I understand the idea that these words are sometimes used just to shock or wound. But sometimes that’s ok. I have an African-American coworker who recently had a major problem with some new African-American neighbors. When she told me about it, she made a number of comments having to do with the race of these neighbors. At first I just said that the problem had more to do with them being idiots than black, and that there were plenty of idiots in every race, but she didn’t stop the comments. Finally I had to say “What you’re saying is racist, and I’m not comfortable listening to that.” She was hurt at the time but a few minutes later came and thanked me. She really hadn’t realized that she was being so racist (after all, she’s black herself) and it took that shock to make her aware.
September 21, 2011 @ 3:22 pm
I like that story. It’s pleasing to know there are people out there who can hear criticism and get past the pain it causes and recognize they need a change.
September 21, 2011 @ 5:11 pm
*shrugs* I’ve got four Black sisters *gasp* oops i said the word~! so what? most black people prefer the term ‘Black’ over ‘African American’ and you know why? as my youngest sister so eloquently put it “I wasnt born in Africa i’m just American!” She’s 13 now… And you know what i perfectly agree with Anita up there… There are idiots in every race, and even talking bad about your own race is still racist… But when half of your family if of a different race, you pick up on more stuff than normal. Heck… I’m a cashier at Walmart and i told a man to get out of my line due to his blatant racial comments about a Muslim gentleman i was Cashiering for. You can call me an instigator or a protector or whatever, but growing up in my family, and dealing with the crap life throws at you when in a mixed race family, even out here in Utah, i dont put up with it. I tell you to shut it and have some respect. We all inhabit the same planet we should all drop it and grow some balls. sorry lol i’m kinda fed up with the stupid people of the world, even tho i am one myself lol. But a perfect example of the whole Steriotype scenario is this http://www.youtube.com/watch?v=wCgx8zM3woQ. Have Fun everyone.
Daniel D. Webb
September 21, 2011 @ 5:58 pm
Oh, I enjoyed this post. In fact, I think the reason I enjoyed it is the very reason this issue has become an issue: people seem universally afraid to express any judgment about anything.

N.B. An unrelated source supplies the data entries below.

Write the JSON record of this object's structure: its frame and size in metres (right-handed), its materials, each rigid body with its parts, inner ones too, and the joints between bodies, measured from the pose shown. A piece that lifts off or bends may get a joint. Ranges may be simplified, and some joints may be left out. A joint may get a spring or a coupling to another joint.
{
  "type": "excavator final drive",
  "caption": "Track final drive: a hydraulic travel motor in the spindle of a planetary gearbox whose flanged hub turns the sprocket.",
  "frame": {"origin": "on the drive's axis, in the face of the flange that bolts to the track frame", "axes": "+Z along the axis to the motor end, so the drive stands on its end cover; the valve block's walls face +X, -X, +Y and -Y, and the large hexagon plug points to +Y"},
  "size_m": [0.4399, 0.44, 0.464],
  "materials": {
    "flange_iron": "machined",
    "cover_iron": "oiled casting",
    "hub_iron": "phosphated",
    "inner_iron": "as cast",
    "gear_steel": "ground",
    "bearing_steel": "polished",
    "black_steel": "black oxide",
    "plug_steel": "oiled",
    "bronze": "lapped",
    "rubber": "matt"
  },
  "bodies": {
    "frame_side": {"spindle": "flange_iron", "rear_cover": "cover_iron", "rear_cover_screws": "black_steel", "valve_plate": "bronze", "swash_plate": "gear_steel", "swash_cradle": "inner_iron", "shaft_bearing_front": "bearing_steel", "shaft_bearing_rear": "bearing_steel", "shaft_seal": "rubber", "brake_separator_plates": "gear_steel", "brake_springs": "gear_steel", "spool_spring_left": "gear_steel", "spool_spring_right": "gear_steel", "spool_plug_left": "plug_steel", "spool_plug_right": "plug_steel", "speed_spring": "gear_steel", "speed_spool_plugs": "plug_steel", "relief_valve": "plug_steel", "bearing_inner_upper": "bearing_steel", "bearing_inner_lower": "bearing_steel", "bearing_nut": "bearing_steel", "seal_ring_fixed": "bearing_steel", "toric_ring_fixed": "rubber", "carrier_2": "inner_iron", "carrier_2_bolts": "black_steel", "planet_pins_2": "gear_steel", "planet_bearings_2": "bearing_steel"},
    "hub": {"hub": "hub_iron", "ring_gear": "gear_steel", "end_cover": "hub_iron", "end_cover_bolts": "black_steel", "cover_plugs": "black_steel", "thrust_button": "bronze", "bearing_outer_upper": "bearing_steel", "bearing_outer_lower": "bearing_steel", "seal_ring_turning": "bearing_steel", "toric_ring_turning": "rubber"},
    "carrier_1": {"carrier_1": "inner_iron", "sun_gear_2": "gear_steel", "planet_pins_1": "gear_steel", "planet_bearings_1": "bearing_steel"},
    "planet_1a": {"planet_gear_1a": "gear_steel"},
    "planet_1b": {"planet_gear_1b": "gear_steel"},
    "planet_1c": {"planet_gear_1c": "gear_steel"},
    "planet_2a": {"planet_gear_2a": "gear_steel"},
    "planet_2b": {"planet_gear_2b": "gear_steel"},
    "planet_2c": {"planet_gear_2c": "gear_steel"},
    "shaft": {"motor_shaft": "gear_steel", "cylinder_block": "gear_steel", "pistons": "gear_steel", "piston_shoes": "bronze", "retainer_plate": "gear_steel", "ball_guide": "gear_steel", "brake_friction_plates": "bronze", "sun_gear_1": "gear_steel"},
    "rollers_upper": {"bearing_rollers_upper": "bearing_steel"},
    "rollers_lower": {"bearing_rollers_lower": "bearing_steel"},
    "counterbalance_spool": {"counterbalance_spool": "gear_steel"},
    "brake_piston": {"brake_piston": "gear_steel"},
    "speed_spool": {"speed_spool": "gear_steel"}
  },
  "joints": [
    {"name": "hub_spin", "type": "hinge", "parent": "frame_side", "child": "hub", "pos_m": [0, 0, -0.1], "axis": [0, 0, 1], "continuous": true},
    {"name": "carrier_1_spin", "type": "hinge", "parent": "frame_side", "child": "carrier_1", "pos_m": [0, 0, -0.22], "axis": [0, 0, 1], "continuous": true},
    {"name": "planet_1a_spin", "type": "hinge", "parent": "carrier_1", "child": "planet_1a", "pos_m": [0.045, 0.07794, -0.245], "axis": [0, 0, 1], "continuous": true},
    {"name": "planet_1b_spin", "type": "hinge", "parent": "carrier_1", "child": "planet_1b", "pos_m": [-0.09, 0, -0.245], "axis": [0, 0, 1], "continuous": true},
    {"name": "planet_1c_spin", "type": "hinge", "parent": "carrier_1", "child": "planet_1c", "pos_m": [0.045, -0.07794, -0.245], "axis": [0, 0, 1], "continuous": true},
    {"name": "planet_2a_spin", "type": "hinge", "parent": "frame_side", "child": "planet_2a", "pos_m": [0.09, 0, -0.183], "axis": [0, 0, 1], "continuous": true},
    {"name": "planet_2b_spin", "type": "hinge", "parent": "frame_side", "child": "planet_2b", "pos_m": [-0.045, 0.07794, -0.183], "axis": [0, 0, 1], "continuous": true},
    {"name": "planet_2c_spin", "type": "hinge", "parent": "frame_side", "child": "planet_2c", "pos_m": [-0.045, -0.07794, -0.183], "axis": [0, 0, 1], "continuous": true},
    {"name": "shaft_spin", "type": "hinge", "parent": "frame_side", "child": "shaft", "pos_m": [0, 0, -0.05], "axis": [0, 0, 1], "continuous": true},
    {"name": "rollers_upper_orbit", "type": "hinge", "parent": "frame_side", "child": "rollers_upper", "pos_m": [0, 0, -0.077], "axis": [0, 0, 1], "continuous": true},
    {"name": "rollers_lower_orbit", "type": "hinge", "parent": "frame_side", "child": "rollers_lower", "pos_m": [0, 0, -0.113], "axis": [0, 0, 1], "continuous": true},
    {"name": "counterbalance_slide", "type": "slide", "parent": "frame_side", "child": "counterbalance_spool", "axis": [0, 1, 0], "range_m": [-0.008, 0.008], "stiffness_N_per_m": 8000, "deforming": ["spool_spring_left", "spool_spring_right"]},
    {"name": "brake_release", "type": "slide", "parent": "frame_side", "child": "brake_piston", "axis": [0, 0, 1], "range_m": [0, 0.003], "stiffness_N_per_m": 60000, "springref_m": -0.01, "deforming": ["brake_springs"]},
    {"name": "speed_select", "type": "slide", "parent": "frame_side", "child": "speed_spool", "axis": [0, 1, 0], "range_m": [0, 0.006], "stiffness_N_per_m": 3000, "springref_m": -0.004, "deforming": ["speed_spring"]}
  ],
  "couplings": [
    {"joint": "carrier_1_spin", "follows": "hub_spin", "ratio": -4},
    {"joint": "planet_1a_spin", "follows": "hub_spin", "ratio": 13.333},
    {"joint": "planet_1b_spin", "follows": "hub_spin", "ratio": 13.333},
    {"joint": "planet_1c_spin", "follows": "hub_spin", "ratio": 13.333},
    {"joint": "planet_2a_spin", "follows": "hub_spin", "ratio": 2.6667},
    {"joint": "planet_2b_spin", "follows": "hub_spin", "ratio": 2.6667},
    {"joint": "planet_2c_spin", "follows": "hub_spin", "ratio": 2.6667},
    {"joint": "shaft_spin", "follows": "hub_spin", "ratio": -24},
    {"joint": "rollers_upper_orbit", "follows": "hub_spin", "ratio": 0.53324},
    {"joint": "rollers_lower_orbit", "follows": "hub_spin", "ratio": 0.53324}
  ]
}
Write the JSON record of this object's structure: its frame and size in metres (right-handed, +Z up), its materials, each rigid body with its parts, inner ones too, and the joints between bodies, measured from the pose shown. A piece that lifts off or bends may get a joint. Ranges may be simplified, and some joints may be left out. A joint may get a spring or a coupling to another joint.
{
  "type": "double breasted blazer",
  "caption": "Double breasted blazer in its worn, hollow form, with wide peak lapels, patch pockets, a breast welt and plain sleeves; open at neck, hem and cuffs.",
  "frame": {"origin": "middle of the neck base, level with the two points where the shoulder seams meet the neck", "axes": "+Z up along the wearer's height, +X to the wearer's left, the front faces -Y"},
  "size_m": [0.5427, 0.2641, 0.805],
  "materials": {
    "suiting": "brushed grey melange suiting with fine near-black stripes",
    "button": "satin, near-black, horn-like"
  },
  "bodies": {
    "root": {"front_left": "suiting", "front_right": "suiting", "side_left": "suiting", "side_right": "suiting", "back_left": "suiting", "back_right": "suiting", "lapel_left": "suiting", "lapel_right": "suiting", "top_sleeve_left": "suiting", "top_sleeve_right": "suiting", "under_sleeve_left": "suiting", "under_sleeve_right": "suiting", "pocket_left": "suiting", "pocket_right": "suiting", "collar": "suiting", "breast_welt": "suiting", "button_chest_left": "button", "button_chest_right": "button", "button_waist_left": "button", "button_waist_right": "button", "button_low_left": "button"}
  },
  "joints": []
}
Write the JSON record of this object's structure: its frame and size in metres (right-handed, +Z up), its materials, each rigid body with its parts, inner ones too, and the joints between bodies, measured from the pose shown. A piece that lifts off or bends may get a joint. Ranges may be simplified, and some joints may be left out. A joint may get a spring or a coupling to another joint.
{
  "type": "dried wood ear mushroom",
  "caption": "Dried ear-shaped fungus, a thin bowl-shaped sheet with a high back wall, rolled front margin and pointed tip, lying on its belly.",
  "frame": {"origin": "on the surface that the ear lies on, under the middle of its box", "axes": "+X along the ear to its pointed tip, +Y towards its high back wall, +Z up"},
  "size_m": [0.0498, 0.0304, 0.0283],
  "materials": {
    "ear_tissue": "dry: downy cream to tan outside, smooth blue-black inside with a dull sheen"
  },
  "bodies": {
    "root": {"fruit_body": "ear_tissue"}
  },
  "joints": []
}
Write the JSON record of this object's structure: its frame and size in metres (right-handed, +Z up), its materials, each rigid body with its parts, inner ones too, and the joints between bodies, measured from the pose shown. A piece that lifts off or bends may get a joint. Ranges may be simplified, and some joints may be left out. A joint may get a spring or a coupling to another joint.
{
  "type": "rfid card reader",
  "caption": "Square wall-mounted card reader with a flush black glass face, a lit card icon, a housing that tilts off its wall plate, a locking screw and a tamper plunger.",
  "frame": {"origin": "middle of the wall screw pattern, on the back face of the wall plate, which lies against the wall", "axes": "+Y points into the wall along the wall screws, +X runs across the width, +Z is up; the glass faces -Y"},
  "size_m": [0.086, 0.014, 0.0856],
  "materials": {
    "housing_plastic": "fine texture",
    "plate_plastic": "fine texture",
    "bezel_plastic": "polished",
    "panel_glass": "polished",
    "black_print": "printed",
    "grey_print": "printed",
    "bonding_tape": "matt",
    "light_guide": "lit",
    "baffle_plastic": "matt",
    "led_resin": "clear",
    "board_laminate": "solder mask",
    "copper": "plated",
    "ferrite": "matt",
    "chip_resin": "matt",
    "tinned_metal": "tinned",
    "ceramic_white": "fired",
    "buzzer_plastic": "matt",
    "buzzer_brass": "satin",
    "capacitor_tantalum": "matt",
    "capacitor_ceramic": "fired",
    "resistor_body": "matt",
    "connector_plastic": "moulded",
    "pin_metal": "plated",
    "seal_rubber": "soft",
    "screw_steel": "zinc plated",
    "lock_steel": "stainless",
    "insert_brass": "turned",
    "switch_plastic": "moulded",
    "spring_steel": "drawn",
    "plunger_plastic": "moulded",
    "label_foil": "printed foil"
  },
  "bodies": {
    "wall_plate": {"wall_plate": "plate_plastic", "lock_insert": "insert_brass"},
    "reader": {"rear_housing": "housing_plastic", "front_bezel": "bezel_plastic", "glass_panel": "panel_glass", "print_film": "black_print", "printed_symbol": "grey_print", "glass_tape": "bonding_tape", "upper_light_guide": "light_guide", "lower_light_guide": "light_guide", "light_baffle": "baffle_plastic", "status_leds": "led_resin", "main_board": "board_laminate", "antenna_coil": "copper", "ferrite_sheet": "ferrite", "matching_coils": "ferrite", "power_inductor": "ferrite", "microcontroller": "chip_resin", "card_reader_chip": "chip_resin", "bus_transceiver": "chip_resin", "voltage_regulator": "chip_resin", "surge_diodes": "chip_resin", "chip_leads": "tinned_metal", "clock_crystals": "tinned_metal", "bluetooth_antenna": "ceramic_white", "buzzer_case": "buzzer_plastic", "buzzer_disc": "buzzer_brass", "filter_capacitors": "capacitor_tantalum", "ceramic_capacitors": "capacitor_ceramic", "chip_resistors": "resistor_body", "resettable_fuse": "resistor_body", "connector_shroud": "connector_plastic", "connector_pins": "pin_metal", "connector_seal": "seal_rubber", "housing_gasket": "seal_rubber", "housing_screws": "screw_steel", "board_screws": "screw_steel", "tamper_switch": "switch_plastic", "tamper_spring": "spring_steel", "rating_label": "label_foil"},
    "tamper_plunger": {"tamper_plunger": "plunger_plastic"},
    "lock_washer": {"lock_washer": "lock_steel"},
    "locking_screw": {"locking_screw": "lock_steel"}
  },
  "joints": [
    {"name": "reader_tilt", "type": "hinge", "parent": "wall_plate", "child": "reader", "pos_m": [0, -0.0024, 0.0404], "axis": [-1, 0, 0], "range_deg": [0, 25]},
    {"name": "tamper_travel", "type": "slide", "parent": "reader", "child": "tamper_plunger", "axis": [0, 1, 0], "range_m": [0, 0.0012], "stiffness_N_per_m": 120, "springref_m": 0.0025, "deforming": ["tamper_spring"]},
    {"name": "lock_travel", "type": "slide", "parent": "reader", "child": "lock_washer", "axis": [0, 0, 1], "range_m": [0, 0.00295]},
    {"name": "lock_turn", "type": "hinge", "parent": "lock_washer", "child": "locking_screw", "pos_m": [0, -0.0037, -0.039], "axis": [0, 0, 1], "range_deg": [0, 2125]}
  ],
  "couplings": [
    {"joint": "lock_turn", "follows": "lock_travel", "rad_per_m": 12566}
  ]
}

I draw a distinction, here, between having judgment and being judgmental. The one is something you must do in order to function and survive; the other is an attempt to impose your perspective where it does not belong. The original political correctness I think was somewhat silly, if well-intentioned, but you’re absolutely right about the new kind, Jim. It looks a lot like a weapon in the hands of those who wish to exploit and attack those they don’t favor.
It must be said that the old political correctness paved the way for the new by creating the idea that giving offense is, itself, disproportionately offensive. The NPC, as you call it, thrives only where the worst thing you can do is hurt somebody’s feelings.
Ironically enough, the solution to offense and bigotry in general is just old-fashioned empathy and communication, a cause which is harmed, not aided, by placing limits around what can and cannot be openly discussed.
September 21, 2011 @ 6:14 pm
Awesome post! I agree entirely.
Political correctness can be a tough issue sometimes. I’m a firm believer that words have power and help define reality, so some labels themselves can be hurtful and wrong to use. However, I also know that it can swing too far the other way and a dominant group can decide that we need to relabel a smaller group for their own good, which unintentionally ties into a whole heap of ugly “we know what’s best for you” harm that is just as bad or worse. This was explained to me by an American Indian philosopher who said that no Indian he ever met used the term ‘Native American’ because it was a label white people decided was best for Indians to be called without ever asking e Indians. That’s just a head-shaking silly term to them, but underlying it was the same attitudes that lead to devastating “assimilation” programs that wiped out the cultural history of dozens of tribes “for their own good”. it’s been almost a year, and I still feel uncomfortable calling them American Indians after a lifetime of being told it was wrong, which is really bizarre considering it’s their own preferred term despite what the rest of us think is right or wrong.
So I definitely think we need to be careful and often change the terms we use for vulnerable groups, but it’s best when those groups drive the effort, not us disproportionately equal, white, able-bodied males. 😉
By the way, “disproportionately equal” has got to be my favorite term in a long time. I have to make sure and work that into my ethics classes. Thanks!
Jim C. Hines
September 21, 2011 @ 6:54 pm
Agreed … my general take on it has been that people have the right to decide what labels to use for whatever groups they belong to.
September 23, 2011 @ 1:59 pm
“disproportionately equal” — I literally fell on the floor laughing. Thank you so much, I intend to use these judiciously.
Telling someone that they are being politically correct is an attempt to dismiss someone in a less powerful social group by claiming that he or she has all the power in society to unfairly dictate language and behavior, instead of what they’re usually doing — pointing out something that they feel is harmful and discriminatory and oppressive, often unconsciously so, that tends to dominate in the society and leave the less powerful group with less opportunities and less say in their own existence. So the New Political Correctness is perfect as these complaints always imply powerlessness and victimization of the powerful group and that these should be the correct worries of our society. And they often have the politics on their side.